User.metadata.create_all(engine) # Create the tables

Logging of sqls can be enabled with :
logging.getLogger('sqlalchemy.engine').setLevel(logging.INFO)

Test Scenarios

All Users, with all addresses

qry_users = session.query(User).all()

print( "All users", [ (qu.name, [add.city for add in qu.addresses]) for qu in qry_users])

This is quite straightforward. We did not explicitly query for addresses. The users will be queried. Since the relationship loading default is lazy, queries for addresses of each user will be fired when the address details are accessed. Since a separate query is fired for each user, the lazy option is not performant if there are many rows of the main object, and we need to access addresses for each.

Users with a Mumbai address,  Mumbai addresses only

Why do we specify the Mumbai condition twice ? The first part is to filter users, and fetch only those with Mumbai addresses. The second part is to filter the addresses for each user, and restrict only to Mumbai addresses. This can be a bit confusing first. To filter the main object, we could do :

qry_users = session.query(User).filter(User.addresses.any(city='Mumbai')).all()

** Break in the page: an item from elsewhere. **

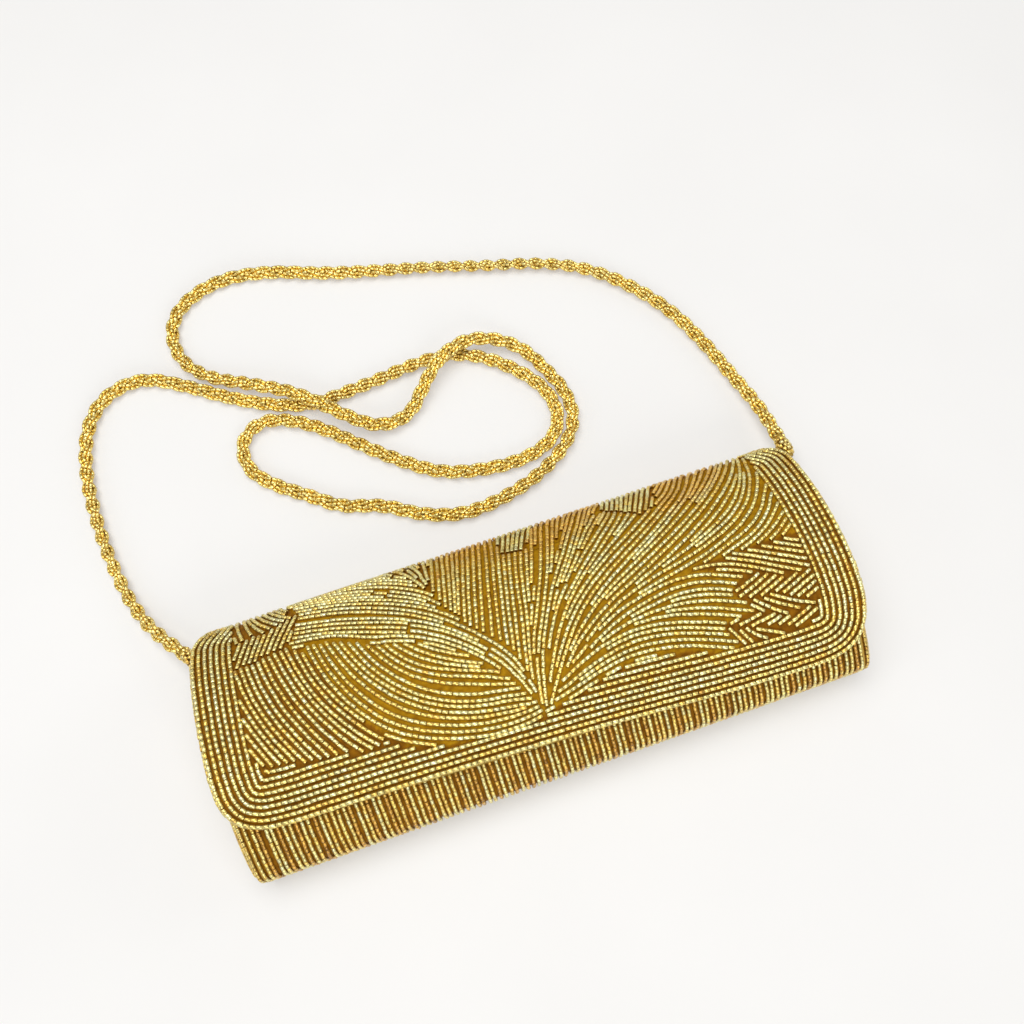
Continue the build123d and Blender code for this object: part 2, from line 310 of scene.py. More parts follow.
# a sheet's materials: its outer side, its inner side and its rim
BEAD_COVER = [GROUND, LINING_SATIN, EDGE_SATIN]
ALL_SATIN = [LINING_SATIN, LINING_SATIN, EDGE_SATIN]

# ---------------------------------------------------------------- meshes


def quad_mesh(name, points, quads, materials, slots=None, attributes=None, flat=None):
    """Object made of four-sided faces, from points in millimetres."""
    mesh = bpy.data.meshes.new(name)
    mesh.vertices.add(len(points))
    mesh.vertices.foreach_set("co", (np.asarray(points) * MM).astype(np.float32).ravel())
    mesh.loops.add(4 * len(quads))
    mesh.loops.foreach_set("vertex_index", np.asarray(quads, np.int32).ravel())
    mesh.polygons.add(len(quads))
    mesh.polygons.foreach_set("loop_start", np.arange(0, 4 * len(quads), 4, dtype=np.int32))
    for material in materials:
        mesh.materials.append(material)
    if slots is not None:
        mesh.polygons.foreach_set("material_index", np.asarray(slots, np.int32))
    rounded = np.ones(len(quads), bool) if flat is None else ~flat
    mesh.polygons.foreach_set("use_smooth", rounded)
    mesh.update(calc_edges=True)
    for key, values in (attributes or {}).items():
        layer = mesh.attributes.new(key, "FLOAT", "POINT")
        layer.data.foreach_set("value", np.asarray(values, np.float32))
    mesh.validate()
    made = bpy.data.objects.new(name, mesh)
    bpy.context.scene.collection.objects.link(made)
    return made


def grid_quads(rows, columns, start=0, flip=False):
    corner = start + np.arange(rows - 1)[:, None] * columns + np.arange(columns - 1)[None]
    quads = np.stack([corner, corner + 1, corner + columns + 1, corner + columns], -1).reshape(-1, 4)
    return quads[:, ::-1] if flip else quads


def tube_quads(rings, sides):
    """Faces of a tube made of rings of points, with both ends closed."""
    step = np.arange(sides)
    after = (step + 1) % sides
    ring = np.arange(rings - 1)[:, None] * sides
    corners = (ring + step, ring + after, ring + sides + after, ring + sides + step)
    cap = np.array([(0, i, i + 1, i + 2) for i in range(1, sides - 2, 2)])
    return np.concatenate([np.stack(corners, -1).reshape(-1, 4), cap[:, ::-1], cap + (rings - 1) * sides])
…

However, this will filter user, not addresses, so we will get non-Mumbai addresses too for each user.

In this case, since both are to be filtered, an inner join will suffice.

qry_users = session.query(User).join(User.addresses).options(contains_eager(User.addresses)).filter(Address.city=='Mumbai').all()

We joined with User.addresses, this way, we do not have to repeat the join condition, it is picked up from the relationship.

What is the need for the contains_eager ? It says that the related addresses have already been loaded from this query, do not fire the relationship queries again. Without it, not only will the related addresses query fire again(poor performance), but all addresses will be fetched, which we do not want.

Lets try to query all users again. What's this ? Edward's addresses show only Mumbai ! This is a result of caching. The Edward user object was last populated only with Mumbai address, and was cached along with its related objects. A session.rollback(), or session.expire_all() or session.expire(obj) can be used to clear the cache and make sqlalchemy fetch the latest data from the db. It would be a good idea to put one of these before each test scenario, to get the expected results.

All Users,  Mumbai addresses only

Note that in this case, we are not filtering user, only addresses. So if a user does not have a Mumbai address,she should still be listed, albeit with an empty addresses collection. i.e an outer join. This is usually true for related objects. This seems to be a straightforward case, and maybe something like filterrelated( obj, condition) should have been available. But its not. We have to again perform a join, an outer one.

----

addresses = User.metadata.tables['addresses'] # reference to a table object

sel = addresses.select().where(Address.city=='Mumbai')

qry_users = session.query(User).add_entity(Address).outerjoin(('addresses',  sel)).options(contains_eager(User.addresses)).all()

----

We have used a slightly different format, with the select, since i wanted to avoid duplicating the join condition with addresses. Sqlalchemy has many such options. Again, note the contains_eager,  to avoid querying for related addresses again.

----

print( "All users, Mumbai addresses only", [ (qu[0].name, [add.city for add in qu[0].addresses]) for qu in qry_users])

----

Note that with multiple entities selected in the join, the output is not a single entity, but multiple, wrapped in a Result object. Also, unlike with a single entity, the results will contain duplicates, as in a sql join. If we choose specific columns instead of the entire entity, the result will wrap the column without any entity. This is undesirable : changing the query changes the way in which results are accessed.

**Actually, with a contains_eager, one would expect to get only the User entity, with the address as a related entity. There are some inconsistencies or difficult to understand usages. Dropping the add_entity above, leads to a single User entity in the output.

qry_users = session.query(User).outerjoin(('addresses',  sel)).options(contains_eager(User.addresses)).all()

All Users with Delhi address,  all addresses

Here, we want to filter user using addresses, but fetch all addresses of the filtered users. This scenario shows how filtering and fetching related objects are separate things.

qry_users = session.query(User).filter(User.addresses.any(city='Delhi')).all()

A common mistake here might be to try User.addresses.city. Try to print type(User.addresses). Its an InstrumentedAttribute, not a list of Address. So it won't have a city member and trying to access it will throw a "AttributeError: Neither 'InstrumentedAttribute' object nor 'Comparator' object associated with User.addresses has an attribute 'city'". However, the results of the query execution, will be entities, so  qu.addresses will be a list of addresses, as we have already seen above. Its important to understand the difference between Entity class and Entity instance.